Every line below that includes "code" counts toward the total. Report that total alone.

----------

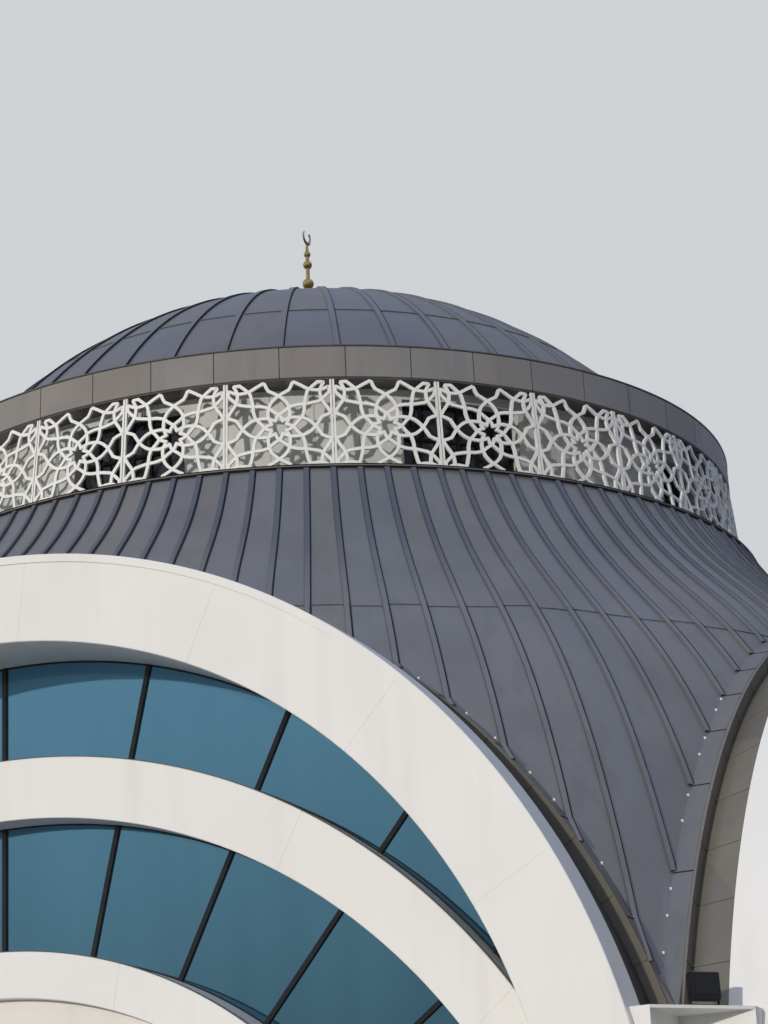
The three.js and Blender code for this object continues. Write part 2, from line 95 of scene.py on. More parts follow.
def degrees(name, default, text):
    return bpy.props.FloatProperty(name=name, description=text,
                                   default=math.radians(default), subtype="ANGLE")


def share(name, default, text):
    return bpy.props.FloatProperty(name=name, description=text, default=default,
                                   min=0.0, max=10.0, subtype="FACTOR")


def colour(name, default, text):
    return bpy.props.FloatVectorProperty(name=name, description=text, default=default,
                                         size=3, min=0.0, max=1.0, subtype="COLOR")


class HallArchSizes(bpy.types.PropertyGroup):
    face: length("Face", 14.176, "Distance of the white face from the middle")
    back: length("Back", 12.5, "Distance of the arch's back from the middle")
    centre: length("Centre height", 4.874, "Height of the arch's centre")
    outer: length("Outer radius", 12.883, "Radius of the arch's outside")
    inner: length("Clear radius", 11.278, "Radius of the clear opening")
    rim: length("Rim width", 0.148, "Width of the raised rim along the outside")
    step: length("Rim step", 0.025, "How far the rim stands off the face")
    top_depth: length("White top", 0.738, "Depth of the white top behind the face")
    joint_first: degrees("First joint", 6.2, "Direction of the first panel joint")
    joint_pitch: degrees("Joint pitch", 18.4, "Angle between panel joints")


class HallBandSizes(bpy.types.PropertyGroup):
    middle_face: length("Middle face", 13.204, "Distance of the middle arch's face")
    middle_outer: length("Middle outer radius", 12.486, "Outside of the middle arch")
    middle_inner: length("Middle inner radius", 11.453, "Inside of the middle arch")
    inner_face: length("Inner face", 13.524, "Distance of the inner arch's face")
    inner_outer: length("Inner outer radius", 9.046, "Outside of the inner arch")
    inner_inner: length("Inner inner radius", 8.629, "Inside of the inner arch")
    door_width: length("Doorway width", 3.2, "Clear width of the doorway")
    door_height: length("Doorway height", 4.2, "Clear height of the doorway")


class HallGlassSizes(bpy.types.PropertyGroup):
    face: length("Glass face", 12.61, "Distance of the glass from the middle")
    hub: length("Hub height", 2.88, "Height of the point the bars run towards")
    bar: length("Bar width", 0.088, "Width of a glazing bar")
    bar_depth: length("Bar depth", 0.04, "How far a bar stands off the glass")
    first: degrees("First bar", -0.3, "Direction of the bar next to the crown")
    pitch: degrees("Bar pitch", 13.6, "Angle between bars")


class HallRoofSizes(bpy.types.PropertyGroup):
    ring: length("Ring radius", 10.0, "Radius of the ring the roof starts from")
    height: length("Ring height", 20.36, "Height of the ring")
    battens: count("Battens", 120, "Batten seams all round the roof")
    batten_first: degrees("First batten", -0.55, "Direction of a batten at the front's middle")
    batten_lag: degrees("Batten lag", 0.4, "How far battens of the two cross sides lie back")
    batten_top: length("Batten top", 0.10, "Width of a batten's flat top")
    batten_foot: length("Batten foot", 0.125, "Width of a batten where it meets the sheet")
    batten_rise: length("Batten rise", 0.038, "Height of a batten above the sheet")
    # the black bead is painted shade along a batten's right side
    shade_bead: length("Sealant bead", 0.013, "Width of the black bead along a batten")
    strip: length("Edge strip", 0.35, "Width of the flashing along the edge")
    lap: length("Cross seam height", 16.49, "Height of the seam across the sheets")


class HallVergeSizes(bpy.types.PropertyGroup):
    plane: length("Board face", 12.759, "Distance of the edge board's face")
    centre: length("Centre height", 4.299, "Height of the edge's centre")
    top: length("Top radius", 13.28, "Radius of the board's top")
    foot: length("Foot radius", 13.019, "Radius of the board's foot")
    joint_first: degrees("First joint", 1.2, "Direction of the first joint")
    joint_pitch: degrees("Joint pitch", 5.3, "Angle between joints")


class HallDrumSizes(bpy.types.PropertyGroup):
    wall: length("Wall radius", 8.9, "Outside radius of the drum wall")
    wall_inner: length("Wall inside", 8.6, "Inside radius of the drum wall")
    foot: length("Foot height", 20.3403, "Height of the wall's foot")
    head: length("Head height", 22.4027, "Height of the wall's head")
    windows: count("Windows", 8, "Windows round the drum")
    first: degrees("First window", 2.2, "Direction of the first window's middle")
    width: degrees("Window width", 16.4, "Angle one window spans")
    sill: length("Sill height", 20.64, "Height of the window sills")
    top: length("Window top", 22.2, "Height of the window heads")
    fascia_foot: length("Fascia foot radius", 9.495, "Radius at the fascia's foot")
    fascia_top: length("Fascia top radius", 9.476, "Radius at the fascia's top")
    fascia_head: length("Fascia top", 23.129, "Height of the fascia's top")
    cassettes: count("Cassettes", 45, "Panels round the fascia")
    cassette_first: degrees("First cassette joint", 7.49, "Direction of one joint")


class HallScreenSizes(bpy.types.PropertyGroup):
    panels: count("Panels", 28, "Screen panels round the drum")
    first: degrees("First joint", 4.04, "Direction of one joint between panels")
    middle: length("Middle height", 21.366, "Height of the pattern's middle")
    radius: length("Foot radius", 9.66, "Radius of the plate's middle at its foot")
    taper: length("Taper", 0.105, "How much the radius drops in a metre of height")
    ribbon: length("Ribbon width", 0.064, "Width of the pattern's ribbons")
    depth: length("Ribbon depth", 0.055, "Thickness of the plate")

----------

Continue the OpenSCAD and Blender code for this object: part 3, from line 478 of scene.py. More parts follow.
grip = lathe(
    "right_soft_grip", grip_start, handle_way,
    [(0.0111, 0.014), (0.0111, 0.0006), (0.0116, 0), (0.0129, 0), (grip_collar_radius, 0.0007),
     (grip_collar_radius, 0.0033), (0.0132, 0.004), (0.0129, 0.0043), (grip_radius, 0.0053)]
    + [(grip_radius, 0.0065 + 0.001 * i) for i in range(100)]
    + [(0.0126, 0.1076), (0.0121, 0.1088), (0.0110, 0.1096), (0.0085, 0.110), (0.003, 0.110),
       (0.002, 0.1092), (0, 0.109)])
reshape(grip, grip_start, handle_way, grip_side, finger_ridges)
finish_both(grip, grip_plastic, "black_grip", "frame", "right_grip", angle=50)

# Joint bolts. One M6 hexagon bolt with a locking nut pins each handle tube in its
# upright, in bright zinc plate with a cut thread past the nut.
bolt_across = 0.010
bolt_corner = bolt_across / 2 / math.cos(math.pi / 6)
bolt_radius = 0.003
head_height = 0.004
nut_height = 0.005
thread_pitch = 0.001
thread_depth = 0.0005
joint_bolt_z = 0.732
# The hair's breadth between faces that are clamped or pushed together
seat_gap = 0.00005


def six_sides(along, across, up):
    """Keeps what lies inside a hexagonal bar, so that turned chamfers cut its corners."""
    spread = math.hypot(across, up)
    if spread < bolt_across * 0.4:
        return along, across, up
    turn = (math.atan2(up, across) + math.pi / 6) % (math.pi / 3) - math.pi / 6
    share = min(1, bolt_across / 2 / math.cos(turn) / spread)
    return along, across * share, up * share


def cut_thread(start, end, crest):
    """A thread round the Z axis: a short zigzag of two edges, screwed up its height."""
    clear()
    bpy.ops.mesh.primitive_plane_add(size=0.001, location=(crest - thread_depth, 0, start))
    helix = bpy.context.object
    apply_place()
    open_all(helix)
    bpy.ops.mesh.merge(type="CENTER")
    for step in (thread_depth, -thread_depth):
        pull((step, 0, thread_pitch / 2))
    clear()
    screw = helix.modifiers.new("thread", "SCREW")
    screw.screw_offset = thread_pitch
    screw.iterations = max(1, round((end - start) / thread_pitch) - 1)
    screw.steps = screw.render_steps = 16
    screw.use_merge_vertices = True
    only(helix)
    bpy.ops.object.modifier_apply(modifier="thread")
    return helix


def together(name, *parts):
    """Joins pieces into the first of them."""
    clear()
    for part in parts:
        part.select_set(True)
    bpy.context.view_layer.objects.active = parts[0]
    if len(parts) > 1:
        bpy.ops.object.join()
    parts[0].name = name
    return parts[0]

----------

> EXERCISE ANSWER
2